__Stated task__
Please give the listing again, word for word, with nothing left out.

⁂

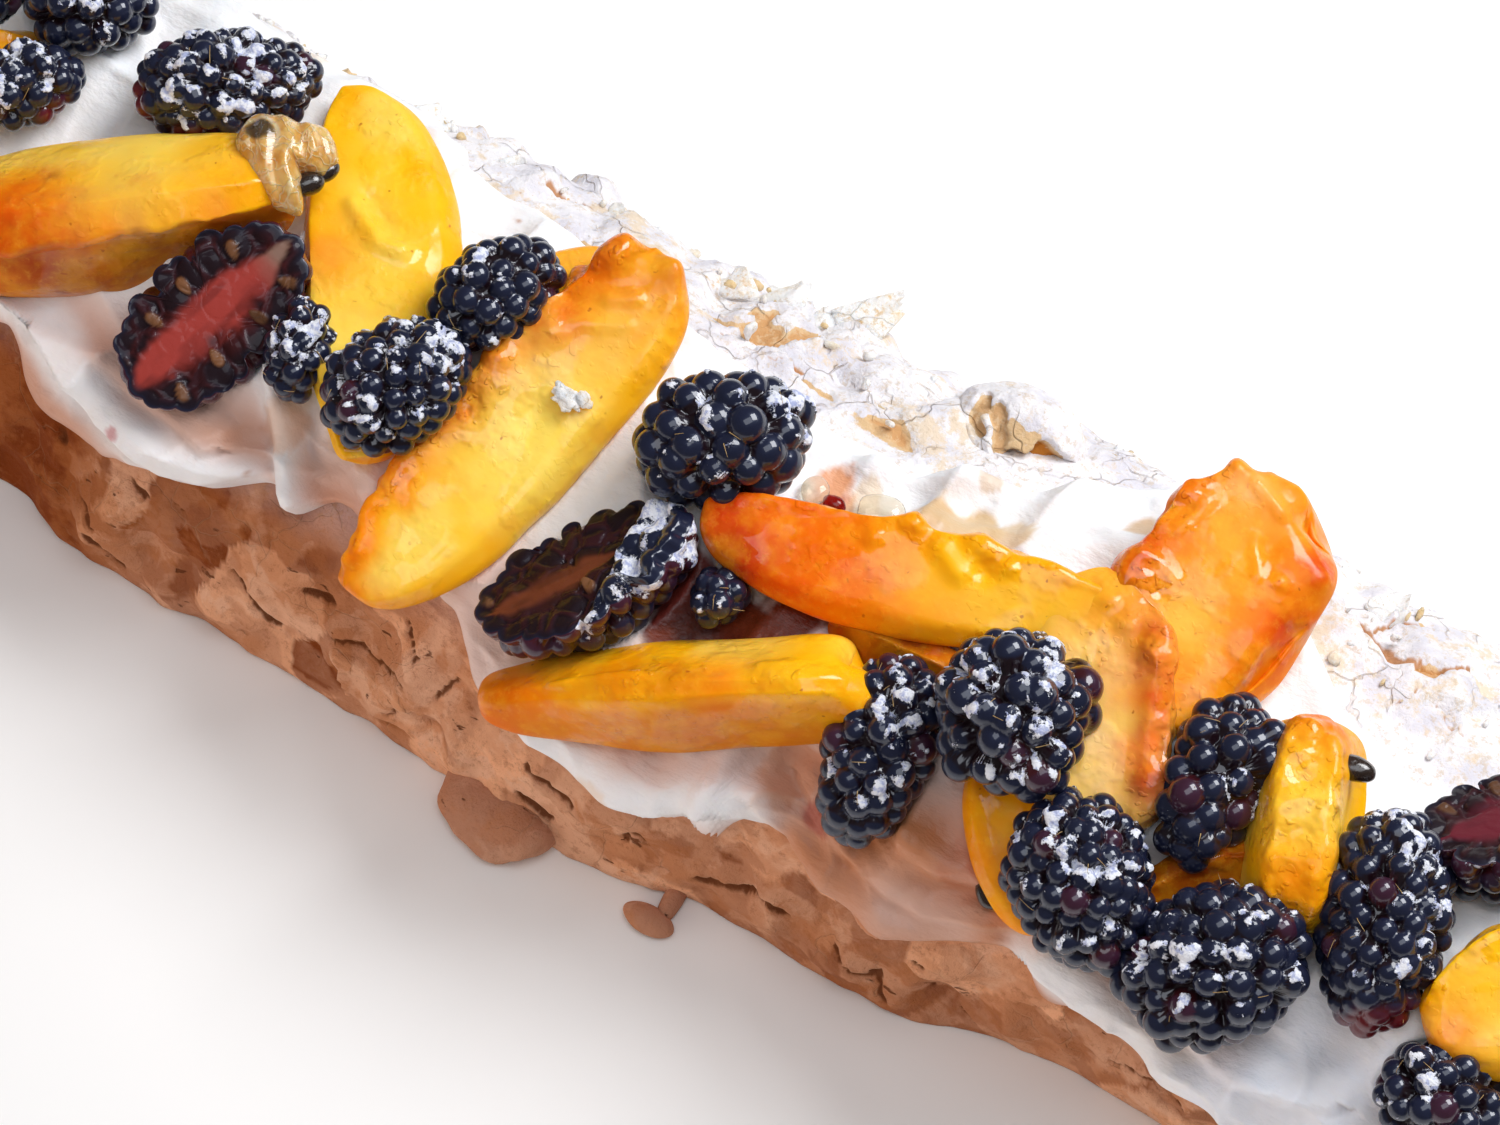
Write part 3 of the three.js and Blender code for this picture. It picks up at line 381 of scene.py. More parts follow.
def line_distance(points, path):
    """Distance in mm from each point to a line of places, or to the one place given."""
    spots = np.array(path, float)
    best = np.linalg.norm(points - spots[0], axis=-1)
    for a, b in zip(spots[:-1], spots[1:]):
        t = np.clip((points - a) @ (b - a) / ((b - a) @ (b - a)), 0, 1)
        best = np.minimum(best, np.linalg.norm(points - a - t[..., None] * (b - a), axis=-1))
    return best


def path_distance(x, arc, path):
    """Distance in mm, on the unrolled crust, from each point to a line of (place, angle) points."""
    spots = np.array([(px, math.radians(angle) * WALL_RADIUS) for px, angle in path])
    best = np.full(np.shape(x), 1e9)
    for (ax, ay), (bx, by) in zip(spots[:-1], spots[1:]):
        t = np.clip(((x - ax) * (bx - ax) + (arc - ay) * (by - ay)) / ((bx - ax) ** 2 + (by - ay) ** 2), 0, 1)
        best = np.minimum(best, np.hypot(x - ax - t * (bx - ax), arc - ay - t * (by - ay)))
    return best


# ---- meshes -------------------------------------------------------------------------------------
def normals_of(rings):
    """Outward unit normals of a grid of rings: its differences along and around, crossed."""
    along = np.gradient(rings, axis=0)
    around = np.roll(rings, -1, axis=1) - np.roll(rings, 1, axis=1)
    normals = unit(np.cross(along, around))
    outward = np.sum(normals * (rings - rings.mean(axis=1, keepdims=True)))
    return normals if outward > 0 else -normals


def closed_body(rings, marks=None, poles=None):
    """A closed surface from rings of points (m, n, 3), each end drawn to one pole, by default the mean
    of its end ring. Marks are numbers or colours for each point. Faces are turned outward."""
    m, n = rings.shape[:2]
    first, last = (rings[0].mean(axis=0), rings[-1].mean(axis=0)) if poles is None else poles
    points = np.concatenate([[first], rings.reshape(-1, 3), [last]])
    i, k = np.meshgrid(np.arange(m - 1), np.arange(n), indexing="ij")
    a, b = 1 + i * n + k, 1 + i * n + (k + 1) % n
    quads = np.stack([a, b, b + n, a + n], axis=-1).reshape(-1, 4)
    spokes = np.arange(n)
    turned = (spokes + 1) % n
    rim = 1 + (m - 1) * n
    fans = np.concatenate([np.stack([0 * spokes, 1 + turned, 1 + spokes], axis=-1),
                           np.stack([0 * spokes + len(points) - 1, rim + spokes, rim + turned], axis=-1)])
    p = points - points.mean(axis=0)
    volume = np.sum(p[quads[:, 0]] * np.cross(p[quads[:, 1]], p[quads[:, 2]]))
    volume += np.sum(p[quads[:, 0]] * np.cross(p[quads[:, 2]], p[quads[:, 3]]))
    if volume < 0:
        quads, fans = quads[:, ::-1], fans[:, ::-1]
    values = {}
    for name, mark in (marks or {}).items():
        ends = mark[0].mean(axis=0)[None], mark[-1].mean(axis=0)[None]
        values[name] = np.concatenate([ends[0], mark.reshape((m * n,) + mark.shape[2:]), ends[1]])
    return points, quads, fans, values


def make_piece(name, bodies, paint, replaced=()):
    """One object from closed bodies, in metres, that rides on the root body."""
    starts = np.cumsum([0] + [len(body[0]) for body in bodies])
    points = np.concatenate([body[0] for body in bodies]) * MM
    quads = np.concatenate([body[1] + start for body, start in zip(bodies, starts)])
    fans = np.concatenate([body[2] + start for body, start in zip(bodies, starts)])
    mesh = bpy.data.meshes.new(name)
    mesh.vertices.add(len(points))
    mesh.vertices.foreach_set("co", points.ravel())
    corners = np.concatenate([quads.ravel(), fans.ravel()]).astype(np.int32)
    mesh.loops.add(len(corners))
    mesh.loops.foreach_set("vertex_index", corners)
    mesh.polygons.add(len(quads) + len(fans))
    loop_starts = np.concatenate([np.arange(len(quads)) * 4, len(quads) * 4 + np.arange(len(fans)) * 3])
    mesh.polygons.foreach_set("loop_start", loop_starts.astype(np.int32))
    for mark in bodies[0][3]:
        values = np.concatenate([body[3][mark] for body in bodies])
        if values.ndim == 1:
            mesh.attributes.new(mark, "FLOAT", "POINT").data.foreach_set("value", values.astype(np.float32))
        else:
            colours = np.concatenate([values, np.ones((len(values), 1))], axis=1).astype(np.float32)
            mesh.attributes.new(mark, "FLOAT_COLOR", "POINT").data.foreach_set("color", colours.ravel())
    mesh.update(calc_edges=True)
    mesh.validate()
    mesh.shade_smooth()
    mesh.materials.append(paint)
    piece = bpy.data.objects.new(name, mesh)
    bpy.context.scene.collection.objects.link(piece)
    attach(piece, "root")
    if replaced:
        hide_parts(*replaced)
    return piece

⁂

__Response for this exercise__
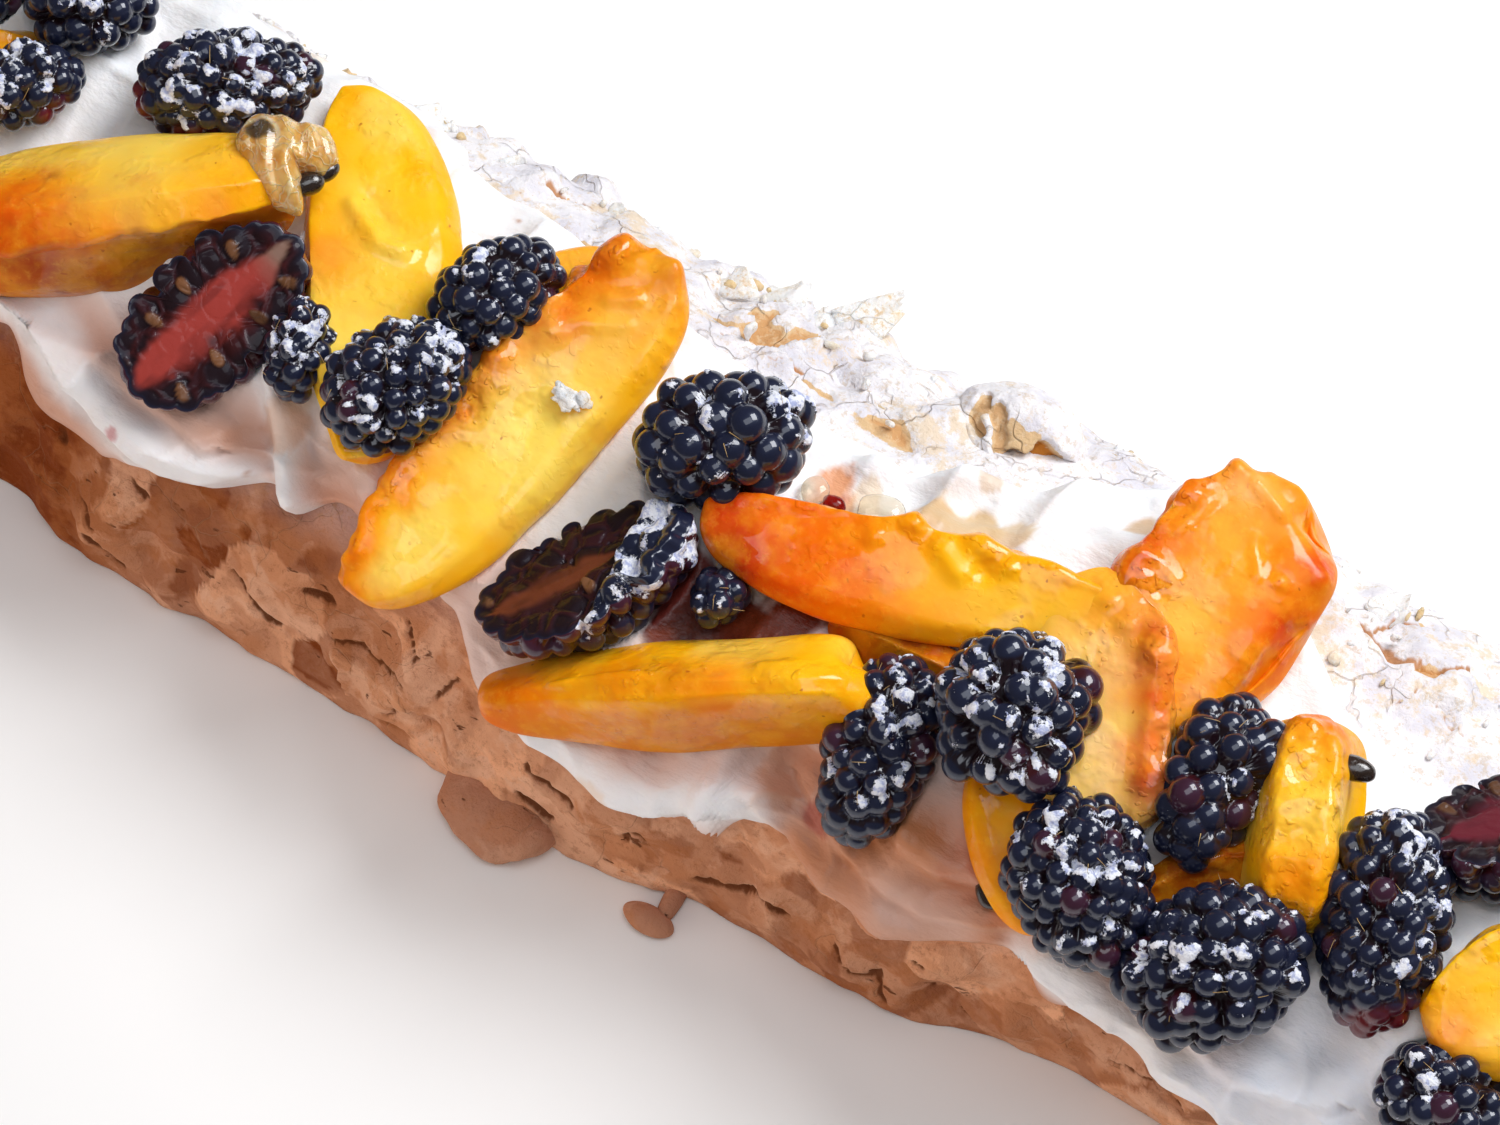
Write part 3 of the three.js and Blender code for this picture. It picks up at line 381 of scene.py. More parts follow.
def line_distance(points, path):
    """Distance in mm from each point to a line of places, or to the one place given."""
    spots = np.array(path, float)
    best = np.linalg.norm(points - spots[0], axis=-1)
    for a, b in zip(spots[:-1], spots[1:]):
        t = np.clip((points - a) @ (b - a) / ((b - a) @ (b - a)), 0, 1)
        best = np.minimum(best, np.linalg.norm(points - a - t[..., None] * (b - a), axis=-1))
    return best


def path_distance(x, arc, path):
    """Distance in mm, on the unrolled crust, from each point to a line of (place, angle) points."""
    spots = np.array([(px, math.radians(angle) * WALL_RADIUS) for px, angle in path])
    best = np.full(np.shape(x), 1e9)
    for (ax, ay), (bx, by) in zip(spots[:-1], spots[1:]):
        t = np.clip(((x - ax) * (bx - ax) + (arc - ay) * (by - ay)) / ((bx - ax) ** 2 + (by - ay) ** 2), 0, 1)
        best = np.minimum(best, np.hypot(x - ax - t * (bx - ax), arc - ay - t * (by - ay)))
    return best


# ---- meshes -------------------------------------------------------------------------------------
def normals_of(rings):
    """Outward unit normals of a grid of rings: its differences along and around, crossed."""
    along = np.gradient(rings, axis=0)
    around = np.roll(rings, -1, axis=1) - np.roll(rings, 1, axis=1)
    normals = unit(np.cross(along, around))
    outward = np.sum(normals * (rings - rings.mean(axis=1, keepdims=True)))
    return normals if outward > 0 else -normals


def closed_body(rings, marks=None, poles=None):
    """A closed surface from rings of points (m, n, 3), each end drawn to one pole, by default the mean
    of its end ring. Marks are numbers or colours for each point. Faces are turned outward."""
    m, n = rings.shape[:2]
    first, last = (rings[0].mean(axis=0), rings[-1].mean(axis=0)) if poles is None else poles
    points = np.concatenate([[first], rings.reshape(-1, 3), [last]])
    i, k = np.meshgrid(np.arange(m - 1), np.arange(n), indexing="ij")
    a, b = 1 + i * n + k, 1 + i * n + (k + 1) % n
    quads = np.stack([a, b, b + n, a + n], axis=-1).reshape(-1, 4)
    spokes = np.arange(n)
    turned = (spokes + 1) % n
    rim = 1 + (m - 1) * n
    fans = np.concatenate([np.stack([0 * spokes, 1 + turned, 1 + spokes], axis=-1),
                           np.stack([0 * spokes + len(points) - 1, rim + spokes, rim + turned], axis=-1)])
    p = points - points.mean(axis=0)
    volume = np.sum(p[quads[:, 0]] * np.cross(p[quads[:, 1]], p[quads[:, 2]]))
    volume += np.sum(p[quads[:, 0]] * np.cross(p[quads[:, 2]], p[quads[:, 3]]))
    if volume < 0:
        quads, fans = quads[:, ::-1], fans[:, ::-1]
    values = {}
    for name, mark in (marks or {}).items():
        ends = mark[0].mean(axis=0)[None], mark[-1].mean(axis=0)[None]
        values[name] = np.concatenate([ends[0], mark.reshape((m * n,) + mark.shape[2:]), ends[1]])
    return points, quads, fans, values


def make_piece(name, bodies, paint, replaced=()):
    """One object from closed bodies, in metres, that rides on the root body."""
    starts = np.cumsum([0] + [len(body[0]) for body in bodies])
    points = np.concatenate([body[0] for body in bodies]) * MM
    quads = np.concatenate([body[1] + start for body, start in zip(bodies, starts)])
    fans = np.concatenate([body[2] + start for body, start in zip(bodies, starts)])
    mesh = bpy.data.meshes.new(name)
    mesh.vertices.add(len(points))
    mesh.vertices.foreach_set("co", points.ravel())
    corners = np.concatenate([quads.ravel(), fans.ravel()]).astype(np.int32)
    mesh.loops.add(len(corners))
    mesh.loops.foreach_set("vertex_index", corners)
    mesh.polygons.add(len(quads) + len(fans))
    loop_starts = np.concatenate([np.arange(len(quads)) * 4, len(quads) * 4 + np.arange(len(fans)) * 3])
    mesh.polygons.foreach_set("loop_start", loop_starts.astype(np.int32))
    for mark in bodies[0][3]:
        values = np.concatenate([body[3][mark] for body in bodies])
        if values.ndim == 1:
            mesh.attributes.new(mark, "FLOAT", "POINT").data.foreach_set("value", values.astype(np.float32))
        else:
            colours = np.concatenate([values, np.ones((len(values), 1))], axis=1).astype(np.float32)
            mesh.attributes.new(mark, "FLOAT_COLOR", "POINT").data.foreach_set("color", colours.ravel())
    mesh.update(calc_edges=True)
    mesh.validate()
    mesh.shade_smooth()
    mesh.materials.append(paint)
    piece = bpy.data.objects.new(name, mesh)
    bpy.context.scene.collection.objects.link(piece)
    attach(piece, "root")
    if replaced:
        hide_parts(*replaced)
    return piece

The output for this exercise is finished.